Input data:
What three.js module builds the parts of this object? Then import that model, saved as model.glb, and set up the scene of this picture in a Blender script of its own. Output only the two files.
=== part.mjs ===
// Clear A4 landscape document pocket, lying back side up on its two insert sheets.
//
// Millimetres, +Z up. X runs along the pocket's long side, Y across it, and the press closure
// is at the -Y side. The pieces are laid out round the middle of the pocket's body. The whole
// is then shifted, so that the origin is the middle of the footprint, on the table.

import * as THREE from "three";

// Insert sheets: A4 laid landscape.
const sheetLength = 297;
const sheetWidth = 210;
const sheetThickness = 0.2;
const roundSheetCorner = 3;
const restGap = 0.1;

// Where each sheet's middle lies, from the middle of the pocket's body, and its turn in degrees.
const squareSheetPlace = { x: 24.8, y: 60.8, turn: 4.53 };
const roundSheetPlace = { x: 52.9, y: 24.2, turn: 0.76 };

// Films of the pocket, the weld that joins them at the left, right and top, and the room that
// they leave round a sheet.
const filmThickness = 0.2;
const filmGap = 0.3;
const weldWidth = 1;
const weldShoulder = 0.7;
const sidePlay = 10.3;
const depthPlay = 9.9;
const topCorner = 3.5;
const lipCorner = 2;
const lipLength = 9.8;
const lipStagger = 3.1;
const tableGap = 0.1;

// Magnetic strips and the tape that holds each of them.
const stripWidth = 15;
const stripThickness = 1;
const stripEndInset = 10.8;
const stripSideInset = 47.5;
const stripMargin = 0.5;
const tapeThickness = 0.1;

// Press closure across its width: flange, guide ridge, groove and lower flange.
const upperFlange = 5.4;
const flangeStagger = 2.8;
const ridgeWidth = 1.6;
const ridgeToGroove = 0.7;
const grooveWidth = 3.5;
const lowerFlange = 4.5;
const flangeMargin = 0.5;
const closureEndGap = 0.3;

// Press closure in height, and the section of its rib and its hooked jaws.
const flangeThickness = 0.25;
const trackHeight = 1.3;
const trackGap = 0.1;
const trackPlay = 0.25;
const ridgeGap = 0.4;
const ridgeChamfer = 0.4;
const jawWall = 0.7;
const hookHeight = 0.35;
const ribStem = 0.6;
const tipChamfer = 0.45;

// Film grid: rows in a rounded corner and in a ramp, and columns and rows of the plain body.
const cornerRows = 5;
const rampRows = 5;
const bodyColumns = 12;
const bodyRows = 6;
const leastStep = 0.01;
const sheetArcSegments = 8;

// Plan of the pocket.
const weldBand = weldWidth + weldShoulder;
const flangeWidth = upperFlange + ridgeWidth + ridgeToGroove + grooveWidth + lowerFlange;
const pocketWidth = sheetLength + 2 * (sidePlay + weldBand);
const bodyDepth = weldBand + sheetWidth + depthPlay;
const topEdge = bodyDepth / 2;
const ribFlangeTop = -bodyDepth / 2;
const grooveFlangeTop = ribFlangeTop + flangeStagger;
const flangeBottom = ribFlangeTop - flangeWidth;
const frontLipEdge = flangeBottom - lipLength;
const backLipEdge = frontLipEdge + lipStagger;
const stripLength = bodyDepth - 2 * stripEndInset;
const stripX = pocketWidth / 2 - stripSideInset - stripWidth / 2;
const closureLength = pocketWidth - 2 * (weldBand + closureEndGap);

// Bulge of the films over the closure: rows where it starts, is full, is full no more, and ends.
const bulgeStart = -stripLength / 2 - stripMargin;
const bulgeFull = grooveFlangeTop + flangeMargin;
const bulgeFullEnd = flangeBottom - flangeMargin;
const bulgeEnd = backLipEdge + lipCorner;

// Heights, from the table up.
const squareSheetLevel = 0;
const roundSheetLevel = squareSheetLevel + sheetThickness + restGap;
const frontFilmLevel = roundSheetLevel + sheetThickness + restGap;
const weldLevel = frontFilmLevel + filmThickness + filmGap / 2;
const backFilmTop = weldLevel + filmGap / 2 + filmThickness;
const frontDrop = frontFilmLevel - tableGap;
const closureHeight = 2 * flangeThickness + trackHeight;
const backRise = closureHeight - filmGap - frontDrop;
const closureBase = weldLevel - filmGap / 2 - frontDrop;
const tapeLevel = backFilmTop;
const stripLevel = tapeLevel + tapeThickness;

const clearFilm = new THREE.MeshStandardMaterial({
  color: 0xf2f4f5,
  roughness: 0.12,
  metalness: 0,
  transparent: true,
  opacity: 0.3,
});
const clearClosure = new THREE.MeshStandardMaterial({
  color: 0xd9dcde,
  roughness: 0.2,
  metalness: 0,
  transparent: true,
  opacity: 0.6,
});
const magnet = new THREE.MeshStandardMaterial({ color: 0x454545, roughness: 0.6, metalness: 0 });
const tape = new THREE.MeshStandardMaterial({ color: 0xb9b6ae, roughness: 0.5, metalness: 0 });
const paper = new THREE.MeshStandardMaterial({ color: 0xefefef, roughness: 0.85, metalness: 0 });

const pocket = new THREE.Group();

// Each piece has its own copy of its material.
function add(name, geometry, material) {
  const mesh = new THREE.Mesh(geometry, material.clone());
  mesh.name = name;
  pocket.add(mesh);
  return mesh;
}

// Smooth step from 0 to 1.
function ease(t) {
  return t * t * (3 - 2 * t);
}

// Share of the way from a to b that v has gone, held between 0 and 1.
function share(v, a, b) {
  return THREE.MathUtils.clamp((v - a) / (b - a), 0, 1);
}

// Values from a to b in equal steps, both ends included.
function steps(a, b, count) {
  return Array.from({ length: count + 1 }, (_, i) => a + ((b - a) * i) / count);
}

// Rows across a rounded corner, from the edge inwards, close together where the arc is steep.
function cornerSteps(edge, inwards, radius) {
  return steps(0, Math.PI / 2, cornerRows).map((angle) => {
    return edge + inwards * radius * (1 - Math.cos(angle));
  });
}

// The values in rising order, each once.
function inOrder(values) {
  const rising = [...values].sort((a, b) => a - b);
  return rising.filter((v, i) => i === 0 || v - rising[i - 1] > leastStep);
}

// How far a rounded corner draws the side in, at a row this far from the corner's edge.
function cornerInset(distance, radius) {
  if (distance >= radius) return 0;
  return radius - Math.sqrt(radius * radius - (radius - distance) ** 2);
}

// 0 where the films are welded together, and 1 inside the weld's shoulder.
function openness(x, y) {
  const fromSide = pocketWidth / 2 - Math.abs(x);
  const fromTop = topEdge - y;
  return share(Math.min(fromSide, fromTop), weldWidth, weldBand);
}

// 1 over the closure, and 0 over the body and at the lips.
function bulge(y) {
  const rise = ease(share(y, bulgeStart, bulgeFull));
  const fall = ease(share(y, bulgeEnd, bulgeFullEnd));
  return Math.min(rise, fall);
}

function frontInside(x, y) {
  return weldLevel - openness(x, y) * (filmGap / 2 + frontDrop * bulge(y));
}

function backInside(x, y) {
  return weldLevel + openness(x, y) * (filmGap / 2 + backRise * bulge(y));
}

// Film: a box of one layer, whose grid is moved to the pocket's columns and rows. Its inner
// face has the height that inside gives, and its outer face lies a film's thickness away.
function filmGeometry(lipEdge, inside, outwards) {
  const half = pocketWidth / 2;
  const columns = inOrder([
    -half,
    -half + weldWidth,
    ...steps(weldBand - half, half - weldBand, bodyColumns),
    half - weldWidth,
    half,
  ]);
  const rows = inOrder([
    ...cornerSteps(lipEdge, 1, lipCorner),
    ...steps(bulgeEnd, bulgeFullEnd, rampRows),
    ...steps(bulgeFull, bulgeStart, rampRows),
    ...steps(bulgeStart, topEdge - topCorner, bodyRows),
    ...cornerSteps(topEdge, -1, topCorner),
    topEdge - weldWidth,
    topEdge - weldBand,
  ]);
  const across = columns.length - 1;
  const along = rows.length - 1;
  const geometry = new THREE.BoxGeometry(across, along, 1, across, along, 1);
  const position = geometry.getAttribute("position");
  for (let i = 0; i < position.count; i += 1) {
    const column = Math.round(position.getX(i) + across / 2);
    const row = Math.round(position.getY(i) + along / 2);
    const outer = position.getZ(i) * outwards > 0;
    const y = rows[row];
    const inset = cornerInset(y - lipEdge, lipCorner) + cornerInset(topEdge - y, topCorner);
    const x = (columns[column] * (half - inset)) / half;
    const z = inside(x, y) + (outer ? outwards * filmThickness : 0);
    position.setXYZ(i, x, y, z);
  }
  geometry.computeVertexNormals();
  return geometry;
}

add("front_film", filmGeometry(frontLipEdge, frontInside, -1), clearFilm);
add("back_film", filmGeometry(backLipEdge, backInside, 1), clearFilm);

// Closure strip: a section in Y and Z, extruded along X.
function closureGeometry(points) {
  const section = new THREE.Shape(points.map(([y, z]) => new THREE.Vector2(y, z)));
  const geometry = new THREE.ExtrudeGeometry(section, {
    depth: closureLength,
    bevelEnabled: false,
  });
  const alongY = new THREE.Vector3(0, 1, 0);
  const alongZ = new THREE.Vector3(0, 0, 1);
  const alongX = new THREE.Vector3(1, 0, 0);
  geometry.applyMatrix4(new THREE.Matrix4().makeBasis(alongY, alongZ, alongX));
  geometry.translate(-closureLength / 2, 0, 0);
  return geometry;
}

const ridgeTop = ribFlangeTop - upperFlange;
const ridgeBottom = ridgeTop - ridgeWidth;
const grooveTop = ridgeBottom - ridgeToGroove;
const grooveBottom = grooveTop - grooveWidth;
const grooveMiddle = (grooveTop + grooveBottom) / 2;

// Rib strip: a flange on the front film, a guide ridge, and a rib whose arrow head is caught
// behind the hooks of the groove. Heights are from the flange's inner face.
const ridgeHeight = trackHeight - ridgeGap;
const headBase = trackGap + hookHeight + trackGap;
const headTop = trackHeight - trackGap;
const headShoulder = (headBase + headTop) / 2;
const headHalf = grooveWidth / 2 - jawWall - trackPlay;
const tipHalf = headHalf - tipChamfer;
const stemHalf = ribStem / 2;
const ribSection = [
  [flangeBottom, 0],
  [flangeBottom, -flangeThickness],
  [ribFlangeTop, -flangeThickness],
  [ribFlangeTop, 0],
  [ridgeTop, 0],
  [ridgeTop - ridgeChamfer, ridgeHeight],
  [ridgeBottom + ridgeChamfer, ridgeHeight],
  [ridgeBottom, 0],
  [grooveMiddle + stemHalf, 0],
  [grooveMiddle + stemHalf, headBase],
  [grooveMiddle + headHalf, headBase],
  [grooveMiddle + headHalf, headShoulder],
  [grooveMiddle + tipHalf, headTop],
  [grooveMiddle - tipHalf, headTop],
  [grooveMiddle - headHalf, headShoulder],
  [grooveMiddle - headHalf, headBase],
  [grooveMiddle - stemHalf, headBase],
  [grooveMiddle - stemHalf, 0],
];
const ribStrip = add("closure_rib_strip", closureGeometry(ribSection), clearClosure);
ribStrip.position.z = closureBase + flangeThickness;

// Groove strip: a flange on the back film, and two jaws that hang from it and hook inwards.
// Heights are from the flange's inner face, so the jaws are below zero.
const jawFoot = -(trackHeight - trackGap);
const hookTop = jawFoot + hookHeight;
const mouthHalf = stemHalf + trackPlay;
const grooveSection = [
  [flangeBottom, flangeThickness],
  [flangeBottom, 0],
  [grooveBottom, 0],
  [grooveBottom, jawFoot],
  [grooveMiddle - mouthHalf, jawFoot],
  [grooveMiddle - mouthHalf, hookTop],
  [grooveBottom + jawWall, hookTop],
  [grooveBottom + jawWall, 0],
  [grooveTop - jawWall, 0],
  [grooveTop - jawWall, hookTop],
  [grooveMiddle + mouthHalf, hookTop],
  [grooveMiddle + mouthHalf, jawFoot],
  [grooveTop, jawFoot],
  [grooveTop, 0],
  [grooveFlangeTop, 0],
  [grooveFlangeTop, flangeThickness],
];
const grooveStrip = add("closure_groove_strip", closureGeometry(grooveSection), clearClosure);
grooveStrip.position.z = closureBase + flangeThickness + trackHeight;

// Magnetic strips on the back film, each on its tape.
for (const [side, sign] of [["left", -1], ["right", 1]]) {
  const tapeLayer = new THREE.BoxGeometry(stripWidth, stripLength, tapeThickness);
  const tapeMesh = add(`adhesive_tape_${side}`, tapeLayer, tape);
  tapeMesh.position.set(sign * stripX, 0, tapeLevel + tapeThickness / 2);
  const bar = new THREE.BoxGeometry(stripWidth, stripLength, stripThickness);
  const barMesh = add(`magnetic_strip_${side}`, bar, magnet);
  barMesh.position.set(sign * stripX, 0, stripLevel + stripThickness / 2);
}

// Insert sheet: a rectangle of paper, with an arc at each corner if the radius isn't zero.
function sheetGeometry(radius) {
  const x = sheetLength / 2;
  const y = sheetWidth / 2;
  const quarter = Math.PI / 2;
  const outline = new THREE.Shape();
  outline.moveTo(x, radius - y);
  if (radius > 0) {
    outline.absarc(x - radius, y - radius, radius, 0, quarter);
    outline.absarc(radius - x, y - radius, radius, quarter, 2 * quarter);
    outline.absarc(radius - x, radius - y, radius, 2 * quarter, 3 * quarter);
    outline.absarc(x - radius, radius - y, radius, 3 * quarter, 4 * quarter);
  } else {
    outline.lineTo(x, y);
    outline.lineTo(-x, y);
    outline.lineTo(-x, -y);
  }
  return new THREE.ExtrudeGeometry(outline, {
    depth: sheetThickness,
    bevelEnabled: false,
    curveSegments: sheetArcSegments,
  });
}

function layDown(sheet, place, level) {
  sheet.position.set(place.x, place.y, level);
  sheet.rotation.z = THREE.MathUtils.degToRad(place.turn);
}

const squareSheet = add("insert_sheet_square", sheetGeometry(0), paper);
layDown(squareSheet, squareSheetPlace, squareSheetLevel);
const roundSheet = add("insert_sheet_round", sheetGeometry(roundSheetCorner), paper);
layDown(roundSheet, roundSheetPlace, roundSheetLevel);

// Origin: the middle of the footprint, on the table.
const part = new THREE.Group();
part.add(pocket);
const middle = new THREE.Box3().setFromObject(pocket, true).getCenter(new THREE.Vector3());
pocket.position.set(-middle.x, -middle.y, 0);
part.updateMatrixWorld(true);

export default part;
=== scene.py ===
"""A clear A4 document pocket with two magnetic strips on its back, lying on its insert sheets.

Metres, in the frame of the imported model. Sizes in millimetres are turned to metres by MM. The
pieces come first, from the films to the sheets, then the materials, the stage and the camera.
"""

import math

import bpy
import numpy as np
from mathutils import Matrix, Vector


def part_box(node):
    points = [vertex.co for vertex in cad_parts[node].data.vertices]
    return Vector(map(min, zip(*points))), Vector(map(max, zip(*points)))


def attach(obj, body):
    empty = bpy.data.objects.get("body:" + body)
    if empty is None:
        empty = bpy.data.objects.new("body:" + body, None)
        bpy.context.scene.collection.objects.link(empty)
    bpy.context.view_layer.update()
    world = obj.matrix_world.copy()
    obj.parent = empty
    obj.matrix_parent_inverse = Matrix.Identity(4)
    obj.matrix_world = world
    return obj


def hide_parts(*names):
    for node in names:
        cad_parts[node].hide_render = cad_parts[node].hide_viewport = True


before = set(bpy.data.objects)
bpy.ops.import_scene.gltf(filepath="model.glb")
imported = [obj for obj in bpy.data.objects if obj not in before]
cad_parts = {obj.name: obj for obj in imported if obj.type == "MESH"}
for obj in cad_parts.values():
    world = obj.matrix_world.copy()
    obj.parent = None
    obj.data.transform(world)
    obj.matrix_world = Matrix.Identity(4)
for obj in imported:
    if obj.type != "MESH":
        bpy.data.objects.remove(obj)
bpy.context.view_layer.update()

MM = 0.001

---

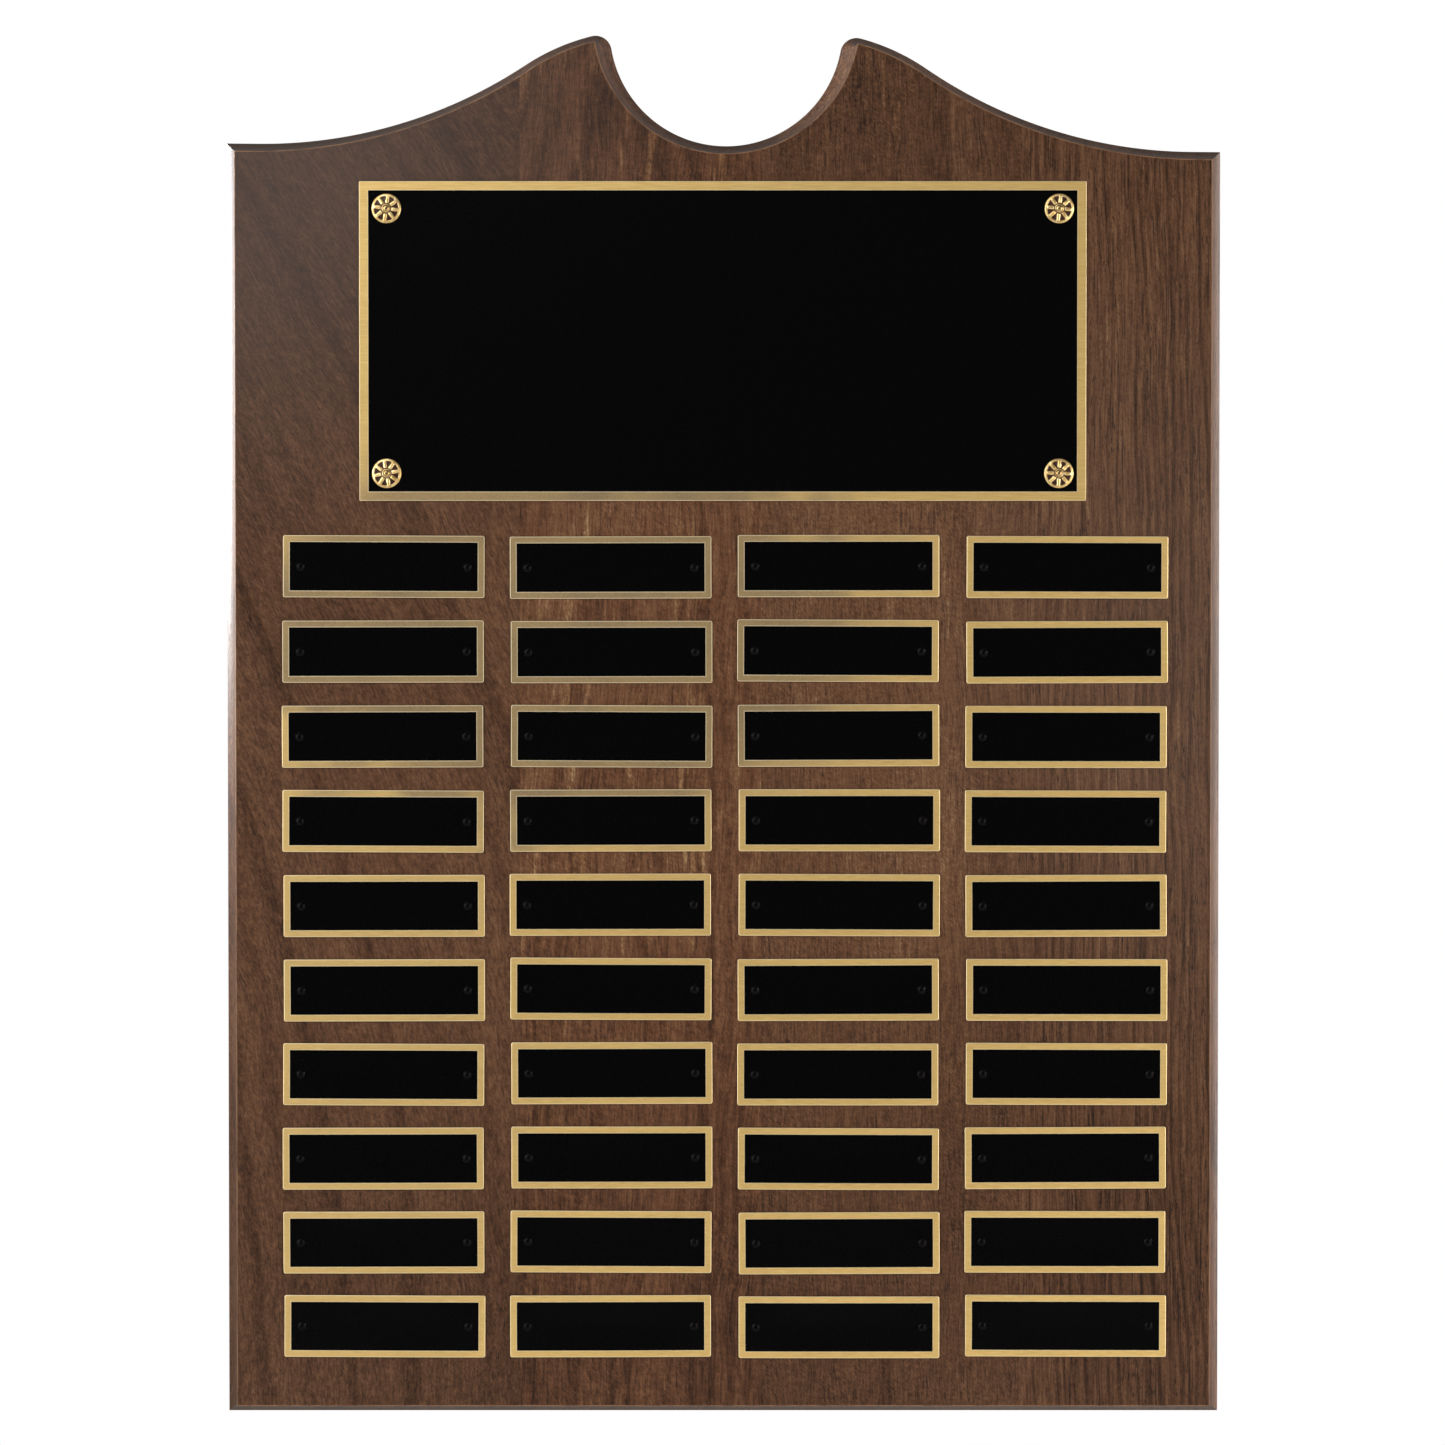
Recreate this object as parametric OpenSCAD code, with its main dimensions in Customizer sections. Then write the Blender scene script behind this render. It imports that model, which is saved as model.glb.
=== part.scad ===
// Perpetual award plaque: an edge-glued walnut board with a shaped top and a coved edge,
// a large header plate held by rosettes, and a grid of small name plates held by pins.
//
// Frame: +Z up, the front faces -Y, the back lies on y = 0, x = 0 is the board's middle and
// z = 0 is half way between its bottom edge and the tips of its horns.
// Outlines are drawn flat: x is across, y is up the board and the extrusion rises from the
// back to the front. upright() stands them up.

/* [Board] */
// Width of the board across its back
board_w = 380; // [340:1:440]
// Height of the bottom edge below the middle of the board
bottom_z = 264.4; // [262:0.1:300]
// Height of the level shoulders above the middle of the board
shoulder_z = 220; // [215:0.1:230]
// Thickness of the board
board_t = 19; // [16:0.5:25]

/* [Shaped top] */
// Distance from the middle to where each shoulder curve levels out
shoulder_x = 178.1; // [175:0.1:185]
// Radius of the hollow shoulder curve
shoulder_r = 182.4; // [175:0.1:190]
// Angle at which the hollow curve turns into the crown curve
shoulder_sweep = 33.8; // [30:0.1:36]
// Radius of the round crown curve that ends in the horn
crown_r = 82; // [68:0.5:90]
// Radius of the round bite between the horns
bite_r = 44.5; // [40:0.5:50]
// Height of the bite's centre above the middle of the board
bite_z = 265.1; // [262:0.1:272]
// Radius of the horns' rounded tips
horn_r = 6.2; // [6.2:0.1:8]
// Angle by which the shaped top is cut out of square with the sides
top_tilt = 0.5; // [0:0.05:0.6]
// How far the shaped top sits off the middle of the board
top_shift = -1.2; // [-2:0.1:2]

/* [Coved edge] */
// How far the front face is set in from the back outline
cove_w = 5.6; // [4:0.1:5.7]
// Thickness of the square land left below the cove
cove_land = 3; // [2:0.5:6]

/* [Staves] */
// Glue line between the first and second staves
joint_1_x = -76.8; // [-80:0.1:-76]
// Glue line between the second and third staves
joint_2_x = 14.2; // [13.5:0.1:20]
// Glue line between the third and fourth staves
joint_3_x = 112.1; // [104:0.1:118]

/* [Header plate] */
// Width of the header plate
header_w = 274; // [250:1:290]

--

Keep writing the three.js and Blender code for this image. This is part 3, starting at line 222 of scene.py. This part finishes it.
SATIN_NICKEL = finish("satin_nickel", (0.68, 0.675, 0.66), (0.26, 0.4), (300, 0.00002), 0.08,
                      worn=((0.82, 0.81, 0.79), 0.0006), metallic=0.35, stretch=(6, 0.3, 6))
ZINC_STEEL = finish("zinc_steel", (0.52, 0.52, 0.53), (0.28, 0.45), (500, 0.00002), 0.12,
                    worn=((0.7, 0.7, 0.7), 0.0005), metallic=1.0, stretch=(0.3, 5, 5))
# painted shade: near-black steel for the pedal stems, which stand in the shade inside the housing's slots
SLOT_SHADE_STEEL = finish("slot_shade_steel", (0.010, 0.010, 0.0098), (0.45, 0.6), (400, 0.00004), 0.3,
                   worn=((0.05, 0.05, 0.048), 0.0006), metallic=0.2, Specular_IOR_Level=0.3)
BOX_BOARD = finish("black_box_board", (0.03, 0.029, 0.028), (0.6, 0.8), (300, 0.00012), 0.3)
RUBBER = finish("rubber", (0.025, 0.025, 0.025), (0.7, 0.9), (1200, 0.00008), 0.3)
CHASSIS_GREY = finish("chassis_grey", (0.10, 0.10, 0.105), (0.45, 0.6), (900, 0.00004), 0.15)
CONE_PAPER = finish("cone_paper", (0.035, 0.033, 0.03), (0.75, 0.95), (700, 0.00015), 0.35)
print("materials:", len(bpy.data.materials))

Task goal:
Extract exactly and only these lines: the line containing "Origin: the middle", the line containing "points = [vertex.co", and every line between them.

Result below:
// Origin: the middle of the footprint, on the table.
const part = new THREE.Group();
part.add(pocket);
const middle = new THREE.Box3().setFromObject(pocket, true).getCenter(new THREE.Vector3());
pocket.position.set(-middle.x, -middle.y, 0);
part.updateMatrixWorld(true);

export default part;
=== scene.py ===
"""A clear A4 document pocket with two magnetic strips on its back, lying on its insert sheets.

Metres, in the frame of the imported model. Sizes in millimetres are turned to metres by MM. The
pieces come first, from the films to the sheets, then the materials, the stage and the camera.
"""

import math

import bpy
import numpy as np
from mathutils import Matrix, Vector


def part_box(node):
    points = [vertex.co for vertex in cad_parts[node].data.vertices]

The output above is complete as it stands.